What is asked.
From the listing that follows, extract every line and set it down unaltered.

Information provided.

= = = =

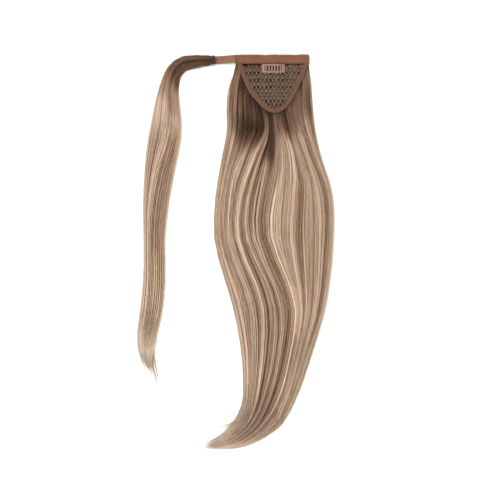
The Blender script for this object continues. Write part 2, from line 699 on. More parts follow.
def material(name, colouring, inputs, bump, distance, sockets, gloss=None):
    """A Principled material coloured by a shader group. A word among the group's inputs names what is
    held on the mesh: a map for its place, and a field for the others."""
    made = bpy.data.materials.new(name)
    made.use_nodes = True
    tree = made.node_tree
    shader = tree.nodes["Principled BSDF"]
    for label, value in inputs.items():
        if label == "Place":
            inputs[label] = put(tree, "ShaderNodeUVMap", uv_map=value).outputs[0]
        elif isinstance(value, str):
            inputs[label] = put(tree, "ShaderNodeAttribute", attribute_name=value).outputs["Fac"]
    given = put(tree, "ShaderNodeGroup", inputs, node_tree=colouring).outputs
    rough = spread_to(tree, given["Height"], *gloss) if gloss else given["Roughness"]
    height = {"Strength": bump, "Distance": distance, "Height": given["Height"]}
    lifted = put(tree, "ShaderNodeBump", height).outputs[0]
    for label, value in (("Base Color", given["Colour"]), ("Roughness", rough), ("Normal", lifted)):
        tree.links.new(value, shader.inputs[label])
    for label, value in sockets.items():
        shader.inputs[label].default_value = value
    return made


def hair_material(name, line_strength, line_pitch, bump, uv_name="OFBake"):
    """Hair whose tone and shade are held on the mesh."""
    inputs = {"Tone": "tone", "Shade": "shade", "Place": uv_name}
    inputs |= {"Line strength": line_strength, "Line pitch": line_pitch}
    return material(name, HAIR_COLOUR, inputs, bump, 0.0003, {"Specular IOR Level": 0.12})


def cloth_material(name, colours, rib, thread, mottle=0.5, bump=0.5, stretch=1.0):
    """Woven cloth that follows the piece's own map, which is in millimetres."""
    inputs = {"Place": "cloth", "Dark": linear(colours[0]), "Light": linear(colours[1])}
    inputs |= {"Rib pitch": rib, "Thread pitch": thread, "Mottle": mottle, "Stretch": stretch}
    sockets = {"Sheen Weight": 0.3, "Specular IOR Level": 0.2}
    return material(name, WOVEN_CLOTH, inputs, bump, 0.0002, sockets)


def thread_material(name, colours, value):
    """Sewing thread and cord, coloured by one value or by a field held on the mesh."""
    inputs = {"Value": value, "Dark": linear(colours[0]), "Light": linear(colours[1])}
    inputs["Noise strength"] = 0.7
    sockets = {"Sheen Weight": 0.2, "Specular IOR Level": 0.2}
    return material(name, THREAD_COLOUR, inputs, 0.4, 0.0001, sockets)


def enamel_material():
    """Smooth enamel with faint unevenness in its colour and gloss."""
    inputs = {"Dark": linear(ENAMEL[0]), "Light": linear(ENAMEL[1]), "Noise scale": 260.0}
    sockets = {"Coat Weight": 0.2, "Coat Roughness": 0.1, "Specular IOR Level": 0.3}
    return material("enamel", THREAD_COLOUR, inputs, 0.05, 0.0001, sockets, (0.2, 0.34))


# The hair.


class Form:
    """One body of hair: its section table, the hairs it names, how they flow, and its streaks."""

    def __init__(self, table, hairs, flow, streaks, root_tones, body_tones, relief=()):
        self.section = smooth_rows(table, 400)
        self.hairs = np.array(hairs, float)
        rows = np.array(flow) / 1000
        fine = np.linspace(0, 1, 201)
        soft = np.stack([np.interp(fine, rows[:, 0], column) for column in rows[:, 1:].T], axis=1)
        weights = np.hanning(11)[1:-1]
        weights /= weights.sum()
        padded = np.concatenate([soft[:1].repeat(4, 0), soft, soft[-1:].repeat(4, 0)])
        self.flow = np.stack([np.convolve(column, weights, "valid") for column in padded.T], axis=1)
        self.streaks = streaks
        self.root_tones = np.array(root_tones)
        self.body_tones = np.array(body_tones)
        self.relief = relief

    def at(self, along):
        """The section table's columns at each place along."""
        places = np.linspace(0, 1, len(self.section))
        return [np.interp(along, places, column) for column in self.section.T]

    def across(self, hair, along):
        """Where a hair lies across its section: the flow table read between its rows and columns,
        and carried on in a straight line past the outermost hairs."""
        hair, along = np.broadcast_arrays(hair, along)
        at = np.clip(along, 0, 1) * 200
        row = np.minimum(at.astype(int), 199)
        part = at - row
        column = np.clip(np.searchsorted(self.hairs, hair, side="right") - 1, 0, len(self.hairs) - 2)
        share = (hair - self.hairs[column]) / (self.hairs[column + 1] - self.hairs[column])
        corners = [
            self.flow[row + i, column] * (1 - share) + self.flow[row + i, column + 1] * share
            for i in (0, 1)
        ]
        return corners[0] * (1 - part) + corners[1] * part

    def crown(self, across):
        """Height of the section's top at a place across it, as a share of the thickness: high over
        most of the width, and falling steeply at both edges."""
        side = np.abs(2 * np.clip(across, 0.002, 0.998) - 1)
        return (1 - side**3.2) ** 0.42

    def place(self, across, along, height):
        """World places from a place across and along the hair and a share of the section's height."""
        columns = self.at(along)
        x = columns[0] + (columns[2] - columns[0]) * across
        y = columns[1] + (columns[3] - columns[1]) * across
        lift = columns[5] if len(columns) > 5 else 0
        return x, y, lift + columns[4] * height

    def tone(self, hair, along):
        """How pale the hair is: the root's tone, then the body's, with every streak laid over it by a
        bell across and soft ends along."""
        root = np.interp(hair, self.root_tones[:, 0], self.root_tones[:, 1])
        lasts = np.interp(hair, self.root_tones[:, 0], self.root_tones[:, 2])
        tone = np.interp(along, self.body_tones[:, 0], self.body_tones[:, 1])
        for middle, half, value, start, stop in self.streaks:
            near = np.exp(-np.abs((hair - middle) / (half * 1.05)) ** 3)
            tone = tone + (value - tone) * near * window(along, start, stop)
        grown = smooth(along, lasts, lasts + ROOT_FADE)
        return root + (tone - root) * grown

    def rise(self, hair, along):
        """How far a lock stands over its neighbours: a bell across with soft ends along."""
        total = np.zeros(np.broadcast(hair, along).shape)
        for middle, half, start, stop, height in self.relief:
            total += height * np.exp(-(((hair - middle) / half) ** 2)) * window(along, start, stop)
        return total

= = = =

Result of the exercise.
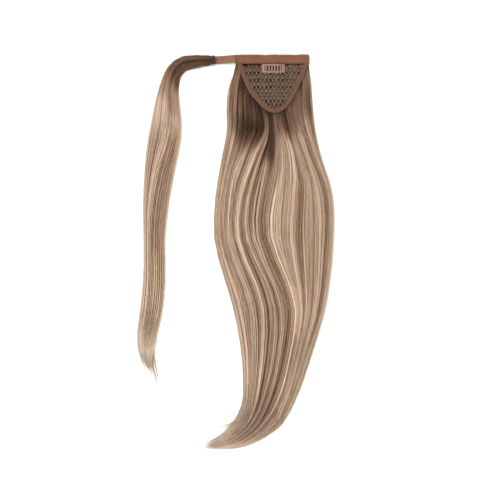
The Blender script for this object continues. Write part 2, from line 699 on. More parts follow.
def material(name, colouring, inputs, bump, distance, sockets, gloss=None):
    """A Principled material coloured by a shader group. A word among the group's inputs names what is
    held on the mesh: a map for its place, and a field for the others."""
    made = bpy.data.materials.new(name)
    made.use_nodes = True
    tree = made.node_tree
    shader = tree.nodes["Principled BSDF"]
    for label, value in inputs.items():
        if label == "Place":
            inputs[label] = put(tree, "ShaderNodeUVMap", uv_map=value).outputs[0]
        elif isinstance(value, str):
            inputs[label] = put(tree, "ShaderNodeAttribute", attribute_name=value).outputs["Fac"]
    given = put(tree, "ShaderNodeGroup", inputs, node_tree=colouring).outputs
    rough = spread_to(tree, given["Height"], *gloss) if gloss else given["Roughness"]
    height = {"Strength": bump, "Distance": distance, "Height": given["Height"]}
    lifted = put(tree, "ShaderNodeBump", height).outputs[0]
    for label, value in (("Base Color", given["Colour"]), ("Roughness", rough), ("Normal", lifted)):
        tree.links.new(value, shader.inputs[label])
    for label, value in sockets.items():
        shader.inputs[label].default_value = value
    return made


def hair_material(name, line_strength, line_pitch, bump, uv_name="OFBake"):
    """Hair whose tone and shade are held on the mesh."""
    inputs = {"Tone": "tone", "Shade": "shade", "Place": uv_name}
    inputs |= {"Line strength": line_strength, "Line pitch": line_pitch}
    return material(name, HAIR_COLOUR, inputs, bump, 0.0003, {"Specular IOR Level": 0.12})


def cloth_material(name, colours, rib, thread, mottle=0.5, bump=0.5, stretch=1.0):
    """Woven cloth that follows the piece's own map, which is in millimetres."""
    inputs = {"Place": "cloth", "Dark": linear(colours[0]), "Light": linear(colours[1])}
    inputs |= {"Rib pitch": rib, "Thread pitch": thread, "Mottle": mottle, "Stretch": stretch}
    sockets = {"Sheen Weight": 0.3, "Specular IOR Level": 0.2}
    return material(name, WOVEN_CLOTH, inputs, bump, 0.0002, sockets)


def thread_material(name, colours, value):
    """Sewing thread and cord, coloured by one value or by a field held on the mesh."""
    inputs = {"Value": value, "Dark": linear(colours[0]), "Light": linear(colours[1])}
    inputs["Noise strength"] = 0.7
    sockets = {"Sheen Weight": 0.2, "Specular IOR Level": 0.2}
    return material(name, THREAD_COLOUR, inputs, 0.4, 0.0001, sockets)


def enamel_material():
    """Smooth enamel with faint unevenness in its colour and gloss."""
    inputs = {"Dark": linear(ENAMEL[0]), "Light": linear(ENAMEL[1]), "Noise scale": 260.0}
    sockets = {"Coat Weight": 0.2, "Coat Roughness": 0.1, "Specular IOR Level": 0.3}
    return material("enamel", THREAD_COLOUR, inputs, 0.05, 0.0001, sockets, (0.2, 0.34))


# The hair.


class Form:
    """One body of hair: its section table, the hairs it names, how they flow, and its streaks."""

    def __init__(self, table, hairs, flow, streaks, root_tones, body_tones, relief=()):
        self.section = smooth_rows(table, 400)
        self.hairs = np.array(hairs, float)
        rows = np.array(flow) / 1000
        fine = np.linspace(0, 1, 201)
        soft = np.stack([np.interp(fine, rows[:, 0], column) for column in rows[:, 1:].T], axis=1)
        weights = np.hanning(11)[1:-1]
        weights /= weights.sum()
        padded = np.concatenate([soft[:1].repeat(4, 0), soft, soft[-1:].repeat(4, 0)])
        self.flow = np.stack([np.convolve(column, weights, "valid") for column in padded.T], axis=1)
        self.streaks = streaks
        self.root_tones = np.array(root_tones)
        self.body_tones = np.array(body_tones)
        self.relief = relief

    def at(self, along):
        """The section table's columns at each place along."""
        places = np.linspace(0, 1, len(self.section))
        return [np.interp(along, places, column) for column in self.section.T]

    def across(self, hair, along):
        """Where a hair lies across its section: the flow table read between its rows and columns,
        and carried on in a straight line past the outermost hairs."""
        hair, along = np.broadcast_arrays(hair, along)
        at = np.clip(along, 0, 1) * 200
        row = np.minimum(at.astype(int), 199)
        part = at - row
        column = np.clip(np.searchsorted(self.hairs, hair, side="right") - 1, 0, len(self.hairs) - 2)
        share = (hair - self.hairs[column]) / (self.hairs[column + 1] - self.hairs[column])
        corners = [
            self.flow[row + i, column] * (1 - share) + self.flow[row + i, column + 1] * share
            for i in (0, 1)
        ]
        return corners[0] * (1 - part) + corners[1] * part

    def crown(self, across):
        """Height of the section's top at a place across it, as a share of the thickness: high over
        most of the width, and falling steeply at both edges."""
        side = np.abs(2 * np.clip(across, 0.002, 0.998) - 1)
        return (1 - side**3.2) ** 0.42

    def place(self, across, along, height):
        """World places from a place across and along the hair and a share of the section's height."""
        columns = self.at(along)
        x = columns[0] + (columns[2] - columns[0]) * across
        y = columns[1] + (columns[3] - columns[1]) * across
        lift = columns[5] if len(columns) > 5 else 0
        return x, y, lift + columns[4] * height

    def tone(self, hair, along):
        """How pale the hair is: the root's tone, then the body's, with every streak laid over it by a
        bell across and soft ends along."""
        root = np.interp(hair, self.root_tones[:, 0], self.root_tones[:, 1])
        lasts = np.interp(hair, self.root_tones[:, 0], self.root_tones[:, 2])
        tone = np.interp(along, self.body_tones[:, 0], self.body_tones[:, 1])
        for middle, half, value, start, stop in self.streaks:
            near = np.exp(-np.abs((hair - middle) / (half * 1.05)) ** 3)
            tone = tone + (value - tone) * near * window(along, start, stop)
        grown = smooth(along, lasts, lasts + ROOT_FADE)
        return root + (tone - root) * grown

    def rise(self, hair, along):
        """How far a lock stands over its neighbours: a bell across with soft ends along."""
        total = np.zeros(np.broadcast(hair, along).shape)
        for middle, half, start, stop, height in self.relief:
            total += height * np.exp(-(((hair - middle) / half) ** 2)) * window(along, start, stop)
        return total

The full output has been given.